Donald Dardar, a commercial fisherman, and his wife Theresa have been living off the water so long that they can’t imagine any other way of life. But five years after the BP oil spill, they say the fish have so dwindled in numbers that some of their neighbors have turned to church charity in order to survive.
“They’re fishermen and they couldn’t fish,” Theresa Dardar said. “It caused a lot of anger in the community.”
But that’s not their only concern. Since the BP spill, the Dardars say they've been catching deformed fish. Because of that, Theresa Dardar stopped shrimping altogether – in a region where more shrimp are caught than anywhere else in the country.
“I quit shrimping with him because I wasn't eating it,” she said. “I wasn’t going to put something on the market that I wasn't eating.”
Both federal and state governments have said Gulf seafood is safe to eat, but the federal government has documented severe illness in other marine animals, such as dolphins.
The Dardars say it isn't only their catch that's disappearing, but their land too.
Even before Deepwater Horizon, Louisiana was already losing its wetlands at a rate of a football field an hour, according to a study by the U.S. Geological Survey. The Dardars say that since the oil spill, that process has sped up.
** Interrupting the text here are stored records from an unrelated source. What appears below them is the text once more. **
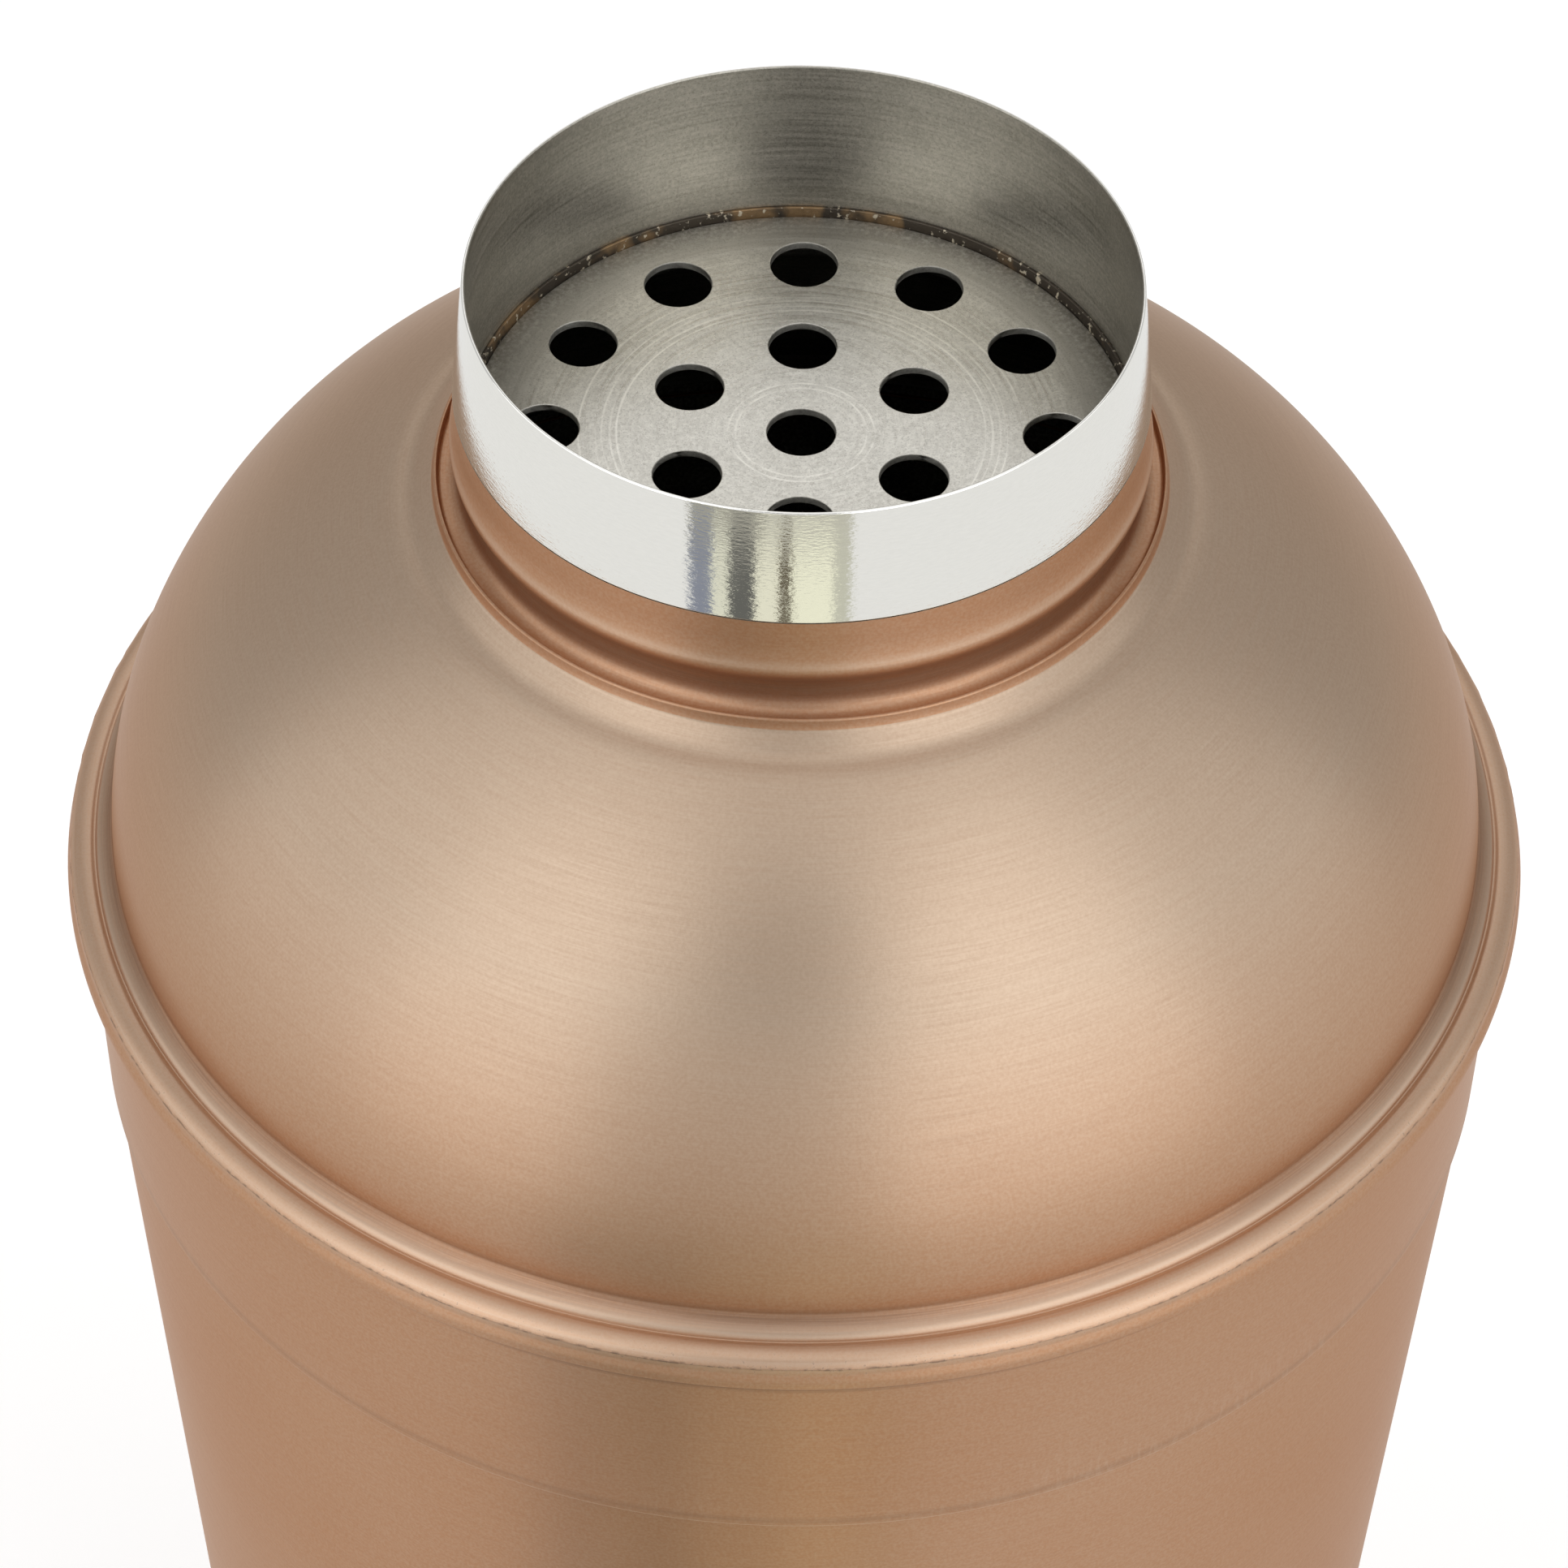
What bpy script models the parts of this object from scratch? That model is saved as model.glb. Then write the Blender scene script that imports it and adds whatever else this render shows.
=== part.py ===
"""A copper-finished cocktail shaker with its cap off: a tapered tumbler under a domed strainer lid.

Metres, +Z up. The shaker stands on z = 0 with its axis on the Z axis. Everything is turned round that
axis, so each sub-part is an outline of (radius, height) points, revolved. Heights in the lid are
measured from the flange line, which is the underside of the lid's widest edge.
"""
import math

import bmesh
import bpy
from mathutils import Matrix, Vector

MM = 0.001

# Driving dimensions
FLANGE_RADIUS = 46.0 * MM
FLANGE_HEIGHT = 152.0 * MM
WALL = 0.6 * MM
GAP = 0.3 * MM
SEGMENTS = 64

# Tumbler
BODY_TOP_RADIUS = FLANGE_RADIUS - 1.85 * MM
BODY_SLOPE = math.tan(math.radians(4.03))
BASE_CORNER = 3.5 * MM
FOOT_WIDTH = 2.6 * MM
RECESS_SLOPE_WIDTH = 2.0 * MM
RECESS_DEPTH = 1.8 * MM
CORNER_STEPS = 5

# Skirt ring, which slides over the tumbler's mouth
SKIRT_LENGTH = 14.65 * MM
SKIRT_TOP_RADIUS = FLANGE_RADIUS - 1.1 * MM
SKIRT_FOOT_RADIUS = FLANGE_RADIUS - 1.61 * MM
SKIRT_SHOULDER_DROP = 0.9 * MM
LEDGE_DEPTH = 0.4 * MM
LEDGE_WIDTH = 1.2 * MM
SEAM_FLOOR = 0.9 * MM
SEAM_TOP = 1.35 * MM
SEAM_RADIUS = FLANGE_RADIUS - 0.5 * MM

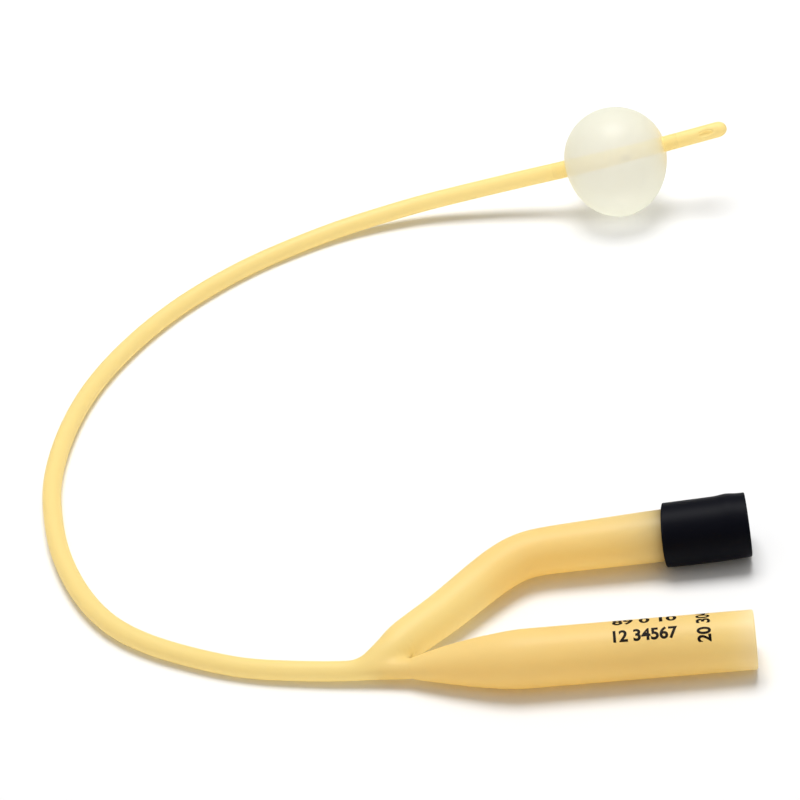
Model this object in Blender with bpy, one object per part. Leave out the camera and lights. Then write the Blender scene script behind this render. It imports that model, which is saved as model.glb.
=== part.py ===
"""Two-way paediatric balloon catheter, 8 Fr, lying on a flat surface with its balloon filled.

Metres, +Z up. The drainage funnel points along +X, and z = 0 is the surface that it lies on.
The origin is the middle of the footprint. A route is a list of points chosen by hand, and each
height on it is the local radius plus a small lift, so a thicker tube still lies on the surface.
"""
import bmesh
import bpy
import numpy as np

# Shaft
SHAFT_OD = 0.0027
SHAFT_OD_AT_FORK = 0.00284
TIP_OD = 0.00246
NOSE_LENGTH = 0.0015
NOSE_END_ANGLE = 76.0
SWELL_LENGTH = 0.030
SWELL_RISE = 0.0075

# Lumens in the shaft
DRAIN_LUMEN = 0.0014
DRAIN_WALL = 0.00036
FILL_LUMEN = 0.00045
FILL_WALL = 0.00018

# Drainage eyes, one on each side and staggered
EYE_WIDTH = 0.0010
EYE_LENGTH = 0.0021
EYE_FLARE = 1.35
EYE_TO_TIP = 0.0034
EYE_STAGGER = 0.0032
EYE_TURN = 27.0
FILL_EYE = 0.00056
FILL_EYE_AHEAD = 0.0017

# Balloon
BALLOON_OD = 0.01736
BALLOON_LENGTH = 0.0161
BALLOON_WALL = 0.0003
BALLOON_TO_TIP = 0.0181
BALLOON_SAG = 0.0007
BALLOON_DRIFT = 0.0004
BALLOON_END_ANGLE = 78.0
CUFF_LENGTH = 0.0022
CUFF_WALL = 0.0002
BOND_GAP = 0.00012

# Drainage funnel
FUNNEL_OD = 0.00785
FUNNEL_WALL = 0.0008
FUNNEL_LENGTH = 0.0302
FUNNEL_TAPER = 0.0148
SHOULDER_X = 0.0170
FUNNEL_Y = -0.0595
NECK_OD = 0.00296
NECK_BORE = 0.0016
TAPER_CURVE = 1.5

# Inflation arm
ARM_OD_ROOT = 0.0012
ARM_OD_FORK = 0.0055
ARM_OD_END = 0.0071
ARM_ROOT_LENGTH = 0.0080
ARM_WALL = 0.0008
ARM_BORE_START = 0.0200
ARM_BORE_TAPER = 0.0070
WEB_BLEND = 0.0011
WEB_DEPTH = 0.0006

# Valve in the arm's end
SLEEVE_WALL = 0.000675
SLEEVE_WAIST = 0.00014
SLEEVE_LENGTH = 0.0114
SLEEVE_LIP = 0.0014
SLEEVE_EDGE = 0.00015
FIT_GAP = 0.00015
PLUG_LENGTH = 0.0085
PORT_OD = 0.0042
PORT_TAPER = 0.06
PORT_DEPTH = 0.0060
PLUG_PINHOLE = 0.0005

# How far a cutter runs past an open end, into the channel that it meets and past the last eye, and
# how much narrower than the neck's bore the channel's cutter is there
CUT_PAST_END = 0.0015
CUT_OVERLAP = 0.0044
CUT_PAST_EYE = 0.0007
CUT_NARROWER = 0.95

# Surface resolution
SIDES = 28
BALLOON_SIDES = 32
BALLOON_ROWS = 17
SLEEVE_ROWS = 11
NOSE_ROWS = 5
BORE_ROWS = 8
RAY_STEPS = 120
CURVE_STEPS = 40
SHARP_ANGLE = 40.0
LUMEN_SIDES = 12
FILL_SIDES = 8
SHAFT_STEP = 0.0045
FORK_STEP = 0.0011

# Routes as (x, y, lift). Heights come from the radius there and the lift.
NECK_ROUTE = [
    (0.01110, -0.05885, 0.00010),
    (0.00570, -0.05810, 0.00050),
    (0.00200, -0.05760, 0.00080),
    (-0.00235, -0.05690, 0.00050),
    (-0.00770, -0.05620, 0.00022),
    (-0.01390, -0.05515, 0.00006),
]
SHAFT_ROUTE = [
    (-0.02100, -0.05333, 0.0),
    (-0.02755, -0.05050, 0.0),
    (-0.03366, -0.04702, 0.0),
    (-0.03903, -0.04255, 0.0),
    (-0.04325, -0.03673, 0.0),
    (-0.04643, -0.03006, 0.0),
    (-0.04869, -0.02324, 0.0),
    (-0.05015, -0.01620, 0.0),
    (-0.05100, -0.00900, 0.0),
    (-0.05085, -0.00170, 0.0),
    (-0.04990, 0.00550, 0.0),
    (-0.04820, 0.01260, 0.0),
    (-0.04570, 0.01930, 0.0),
    (-0.04240, 0.02570, 0.0),
    (-0.03850, 0.03170, 0.0),
    (-0.03395, 0.03725, 0.0),
    (-0.02880, 0.04230, 0.0),
    (-0.02320, 0.04675, 0.0),
]
# Here the third value is the share of the lift that the balloon gives the shaft.
RAISED_ROUTE = [
    (-0.01710, 0.05050, 0.010),
    (-0.01060, 0.05365, 0.040),
    (-0.00390, 0.05570, 0.105),
    (0.00300, 0.05690, 0.210),
    (0.01010, 0.05710, 0.355),
    (0.01715, 0.05680, 0.525),
    (0.02420, 0.05615, 0.712),
    (0.03120, 0.05545, 0.905),
    (0.03820, 0.05500, 1.100),
    (0.04520, 0.05488, 1.280),
    (0.05240, 0.05505, 1.450),
]
ARM_ROUTE = [
    (-0.00560, -0.05620, 0.00110),
    (-0.00300, -0.05560, 0.00090),
    (-0.00080, -0.05425, 0.00035),
    (0.00100, -0.05255, 0.00010),
    (0.00573, -0.04811, 0.00022),
    (0.01045, -0.04325, 0.00040),
    (0.01396, -0.03979, 0.00052),
    (0.01736, -0.03759, 0.00061),
    (0.02108, -0.03694, 0.00068),
]
ARM_RUN_START = (0.02409, -0.03682, 0.00072)
ARM_RUN_END = (0.04814, -0.03609, 0.00041)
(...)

The BP damage was the last thing their community needed. At a recent town meeting, they say parish and state officials told them the erosion of the marshlands is happening so quickly, their entire community would likely be underwater in 50 years.
In speeches and press releases, BP officials say that the direst predictions about the oil spill’s impact haven’t come true. The company declined America Tonight’s request for a sit-down interview, but it recently released a report stating that there hasn’t been any significant long-term impact on marine life in the Gulf.
Bethany Carl Kraft, director of the Gulf Restoration Program at the environmental group Ocean Conservancy, says the report is great public relations material, but that the science begs to differ. Many studies, she says, have already found devastating effects on the land and wildlife. But the true extent of the damage may not become clear for years.
“BP's saying after five years ‘mission accomplished.’ It's incredibly premature,” she said. “This is a big ecosystem; it's complex. Changes happen over time. You've got to be really diligent about tracking and understanding what those long term impacts could be, and ultimately will be.”
For the Pointe-au-Chien, it’s as much about culture as ecology. On what remains of the marshlands, crosses mark tribal burial grounds, silent witnesses as the landscape – and way of life that accompanies it – slowly slips away.